Despite having limited control over these factors, our words still matter. The phrases we choose convey both clinical and emotional meanings. As a patient in that orthopedic office, I knew that my doctor was disappointed that our treatment plan had not worked, not disappointed with me personally. I knew that doctors use this phrase all the time, and that he probably hadn’t even realized what he had said. I also knew that I had almost certainly used the phrase to describe my own patients. But even though I knew all this, my doctor’s words still made me feel like he was disappointed in me. I felt that I had failed treatment, and that I had failed him.

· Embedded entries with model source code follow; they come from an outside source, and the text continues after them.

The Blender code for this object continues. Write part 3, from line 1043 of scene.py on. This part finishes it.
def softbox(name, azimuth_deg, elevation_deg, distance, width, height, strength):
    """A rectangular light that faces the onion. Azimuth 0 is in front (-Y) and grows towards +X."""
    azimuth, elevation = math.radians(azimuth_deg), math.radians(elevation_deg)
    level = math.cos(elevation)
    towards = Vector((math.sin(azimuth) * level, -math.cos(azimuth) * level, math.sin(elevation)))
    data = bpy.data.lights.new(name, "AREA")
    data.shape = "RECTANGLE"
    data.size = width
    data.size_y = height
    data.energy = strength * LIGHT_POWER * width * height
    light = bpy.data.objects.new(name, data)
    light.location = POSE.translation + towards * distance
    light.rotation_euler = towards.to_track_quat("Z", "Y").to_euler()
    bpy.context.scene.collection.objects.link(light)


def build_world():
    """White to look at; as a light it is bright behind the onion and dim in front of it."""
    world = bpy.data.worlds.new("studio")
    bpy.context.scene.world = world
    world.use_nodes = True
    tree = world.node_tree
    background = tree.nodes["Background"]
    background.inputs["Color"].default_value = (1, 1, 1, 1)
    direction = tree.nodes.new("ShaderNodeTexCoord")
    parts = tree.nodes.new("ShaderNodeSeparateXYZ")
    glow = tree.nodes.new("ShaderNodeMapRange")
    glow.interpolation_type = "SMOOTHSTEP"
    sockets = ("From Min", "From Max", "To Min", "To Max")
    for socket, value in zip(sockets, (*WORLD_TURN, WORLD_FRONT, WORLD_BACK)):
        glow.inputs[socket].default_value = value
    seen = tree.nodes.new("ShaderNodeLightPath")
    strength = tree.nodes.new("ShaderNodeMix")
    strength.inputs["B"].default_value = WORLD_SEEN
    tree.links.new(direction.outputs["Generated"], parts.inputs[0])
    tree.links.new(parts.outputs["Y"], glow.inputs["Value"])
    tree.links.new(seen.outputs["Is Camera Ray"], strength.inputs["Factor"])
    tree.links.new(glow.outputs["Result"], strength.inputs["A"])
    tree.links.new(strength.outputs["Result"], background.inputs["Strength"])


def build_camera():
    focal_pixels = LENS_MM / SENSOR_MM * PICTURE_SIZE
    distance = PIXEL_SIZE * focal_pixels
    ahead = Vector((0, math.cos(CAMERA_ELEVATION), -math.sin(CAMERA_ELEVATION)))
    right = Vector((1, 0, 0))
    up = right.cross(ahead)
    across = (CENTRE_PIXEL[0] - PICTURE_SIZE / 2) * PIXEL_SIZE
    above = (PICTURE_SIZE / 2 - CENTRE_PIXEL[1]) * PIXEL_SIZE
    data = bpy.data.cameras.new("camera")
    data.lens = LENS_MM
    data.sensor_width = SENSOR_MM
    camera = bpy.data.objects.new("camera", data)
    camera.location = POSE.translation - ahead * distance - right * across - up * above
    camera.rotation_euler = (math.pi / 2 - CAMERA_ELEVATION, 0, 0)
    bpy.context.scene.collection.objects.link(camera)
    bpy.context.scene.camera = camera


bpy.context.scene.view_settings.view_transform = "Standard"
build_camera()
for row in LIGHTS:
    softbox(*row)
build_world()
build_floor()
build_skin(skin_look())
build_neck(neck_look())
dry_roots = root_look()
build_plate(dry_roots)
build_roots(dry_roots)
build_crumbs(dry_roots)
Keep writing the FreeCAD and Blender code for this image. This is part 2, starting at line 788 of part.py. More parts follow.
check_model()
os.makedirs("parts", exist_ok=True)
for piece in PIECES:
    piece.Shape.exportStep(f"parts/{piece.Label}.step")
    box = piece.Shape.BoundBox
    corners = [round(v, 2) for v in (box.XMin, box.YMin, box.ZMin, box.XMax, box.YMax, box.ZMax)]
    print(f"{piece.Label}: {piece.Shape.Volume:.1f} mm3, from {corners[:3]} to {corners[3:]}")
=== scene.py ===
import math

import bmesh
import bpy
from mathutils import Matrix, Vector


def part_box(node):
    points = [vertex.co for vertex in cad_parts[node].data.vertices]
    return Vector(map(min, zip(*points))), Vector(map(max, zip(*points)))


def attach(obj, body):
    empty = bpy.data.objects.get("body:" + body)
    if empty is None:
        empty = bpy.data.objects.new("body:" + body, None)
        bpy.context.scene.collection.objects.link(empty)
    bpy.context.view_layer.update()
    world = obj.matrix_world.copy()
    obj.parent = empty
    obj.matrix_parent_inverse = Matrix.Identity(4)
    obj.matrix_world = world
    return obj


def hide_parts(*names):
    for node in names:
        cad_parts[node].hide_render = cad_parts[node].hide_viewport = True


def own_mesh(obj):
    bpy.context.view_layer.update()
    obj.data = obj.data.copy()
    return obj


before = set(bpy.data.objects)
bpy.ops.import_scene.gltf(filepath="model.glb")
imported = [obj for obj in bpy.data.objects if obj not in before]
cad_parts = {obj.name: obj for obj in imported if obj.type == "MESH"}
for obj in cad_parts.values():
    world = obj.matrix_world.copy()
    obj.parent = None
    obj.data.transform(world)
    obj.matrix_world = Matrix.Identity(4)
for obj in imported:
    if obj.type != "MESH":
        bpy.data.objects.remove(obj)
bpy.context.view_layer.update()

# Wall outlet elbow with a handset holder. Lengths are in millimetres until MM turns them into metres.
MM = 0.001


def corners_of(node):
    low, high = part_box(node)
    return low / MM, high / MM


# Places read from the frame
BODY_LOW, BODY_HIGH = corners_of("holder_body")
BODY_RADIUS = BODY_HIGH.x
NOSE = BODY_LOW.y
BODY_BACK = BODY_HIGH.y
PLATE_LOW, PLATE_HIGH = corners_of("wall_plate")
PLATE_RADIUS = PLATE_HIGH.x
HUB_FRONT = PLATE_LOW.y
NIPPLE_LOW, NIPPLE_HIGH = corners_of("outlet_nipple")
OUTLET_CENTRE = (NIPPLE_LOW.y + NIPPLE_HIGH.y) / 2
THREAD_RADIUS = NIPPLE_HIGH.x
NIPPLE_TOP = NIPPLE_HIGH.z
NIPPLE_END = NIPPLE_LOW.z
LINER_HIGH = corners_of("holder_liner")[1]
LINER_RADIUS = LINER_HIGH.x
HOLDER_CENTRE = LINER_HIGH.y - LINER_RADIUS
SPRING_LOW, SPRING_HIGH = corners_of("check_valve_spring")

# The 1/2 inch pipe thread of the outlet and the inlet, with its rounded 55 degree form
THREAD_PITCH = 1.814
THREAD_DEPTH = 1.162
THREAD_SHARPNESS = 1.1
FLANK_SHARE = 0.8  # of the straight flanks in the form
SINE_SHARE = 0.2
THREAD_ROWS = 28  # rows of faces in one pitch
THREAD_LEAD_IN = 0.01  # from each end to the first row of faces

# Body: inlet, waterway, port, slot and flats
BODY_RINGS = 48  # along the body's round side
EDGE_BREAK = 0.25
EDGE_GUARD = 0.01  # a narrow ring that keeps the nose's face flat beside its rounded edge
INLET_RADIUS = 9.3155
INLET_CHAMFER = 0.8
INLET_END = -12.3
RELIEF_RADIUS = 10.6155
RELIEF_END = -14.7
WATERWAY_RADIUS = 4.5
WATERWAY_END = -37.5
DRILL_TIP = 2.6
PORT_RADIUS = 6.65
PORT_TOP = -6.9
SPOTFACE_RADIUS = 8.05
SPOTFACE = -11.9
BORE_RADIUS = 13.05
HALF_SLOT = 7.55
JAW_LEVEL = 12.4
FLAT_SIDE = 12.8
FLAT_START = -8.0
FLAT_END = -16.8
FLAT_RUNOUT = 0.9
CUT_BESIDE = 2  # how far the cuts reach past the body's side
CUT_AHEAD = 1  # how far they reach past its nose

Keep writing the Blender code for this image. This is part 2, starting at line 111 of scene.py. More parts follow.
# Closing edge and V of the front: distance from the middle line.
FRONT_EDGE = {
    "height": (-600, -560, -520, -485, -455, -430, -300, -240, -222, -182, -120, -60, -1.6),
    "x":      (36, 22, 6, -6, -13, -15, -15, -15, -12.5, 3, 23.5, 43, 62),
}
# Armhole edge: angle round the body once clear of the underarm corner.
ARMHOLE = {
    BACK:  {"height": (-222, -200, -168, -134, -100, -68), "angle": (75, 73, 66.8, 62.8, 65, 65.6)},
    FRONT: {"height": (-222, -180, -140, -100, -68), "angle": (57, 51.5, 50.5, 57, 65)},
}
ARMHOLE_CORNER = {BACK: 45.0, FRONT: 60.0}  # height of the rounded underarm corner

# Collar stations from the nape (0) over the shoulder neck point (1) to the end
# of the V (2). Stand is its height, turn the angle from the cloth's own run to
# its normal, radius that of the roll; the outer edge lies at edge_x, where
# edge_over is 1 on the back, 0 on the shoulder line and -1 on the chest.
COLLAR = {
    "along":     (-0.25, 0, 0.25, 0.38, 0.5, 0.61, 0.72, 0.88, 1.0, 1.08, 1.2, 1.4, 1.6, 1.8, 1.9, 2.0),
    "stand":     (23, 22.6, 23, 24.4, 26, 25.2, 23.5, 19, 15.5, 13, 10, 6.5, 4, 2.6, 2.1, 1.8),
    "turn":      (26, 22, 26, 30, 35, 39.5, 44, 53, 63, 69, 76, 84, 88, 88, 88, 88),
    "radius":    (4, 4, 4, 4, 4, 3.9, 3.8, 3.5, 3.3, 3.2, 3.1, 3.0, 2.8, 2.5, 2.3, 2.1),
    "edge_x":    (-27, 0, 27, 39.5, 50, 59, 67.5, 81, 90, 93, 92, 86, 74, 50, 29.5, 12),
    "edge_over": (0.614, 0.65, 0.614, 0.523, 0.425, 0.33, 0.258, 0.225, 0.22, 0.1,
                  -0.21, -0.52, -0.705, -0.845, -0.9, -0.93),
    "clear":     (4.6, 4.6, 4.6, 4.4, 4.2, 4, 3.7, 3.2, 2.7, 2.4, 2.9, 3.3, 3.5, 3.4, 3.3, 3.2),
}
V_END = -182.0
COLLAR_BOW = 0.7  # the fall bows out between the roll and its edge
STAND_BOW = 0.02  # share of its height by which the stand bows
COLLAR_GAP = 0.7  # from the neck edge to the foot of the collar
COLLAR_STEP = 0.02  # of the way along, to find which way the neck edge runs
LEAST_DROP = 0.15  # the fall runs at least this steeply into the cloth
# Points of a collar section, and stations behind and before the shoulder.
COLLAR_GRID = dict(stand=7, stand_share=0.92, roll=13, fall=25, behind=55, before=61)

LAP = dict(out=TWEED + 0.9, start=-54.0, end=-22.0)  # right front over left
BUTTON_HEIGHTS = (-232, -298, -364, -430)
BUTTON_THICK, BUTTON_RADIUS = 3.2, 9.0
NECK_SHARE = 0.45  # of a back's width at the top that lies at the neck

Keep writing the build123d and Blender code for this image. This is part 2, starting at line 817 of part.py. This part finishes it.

Our choice of words affects not only our patients, but also, our medical teams and the broader culture of medicine. Anthropologists have described how what we think of as “common sense” — what we assume is “natural” or “normal” — is often culturally-created. Language plays a key role, because when particular phrases become embedded into a culture, they can simultaneously perpetuate their meanings and fade into the background. In medicine, this “patient failed treatment” phrase strikes me as one of these instances. We hear the phrase so often that we do not even notice it anymore. But even when we do not explicitly mean that our patients have failed our treatments, the words nonetheless continue to carry meaning. Even though we do not intend to blame our patients, nor consciously believe they deserve blame, our words nonetheless do blame our patients. 

These words can affect our thoughts and actions without our conscious awareness. By blaming our patients, our words remove blame from sources that are both difficult and critical for us to grapple with: The shortcomings of science. The flaws of the health care system. The consequences of our society’s gaping inequality. The inevitability of human illness and death, and therefore, the insurmountable limits of our own abilities as healers. 

What if, instead of choosing words that blame patients, we collectively chose to invert the “patients failed treatment” phrase? To say instead to our patients, “Our treatments so far have failed you. Here is the next step.” What impact might this small linguistic change have on our therapeutic alliances — on our patients’ belief in our support, and on our belief in their goals? And what about among our colleagues, in our conversations about clinical care: what impact might this reversal have on the “common sense” that underlies our clinical cultures? 

I hope we try to find out.

Hanna Saltzman is a fourth-year medical student at the University of Michigan. Prior to medical school, she worked in public health and medical journalism. She is matching into pediatrics.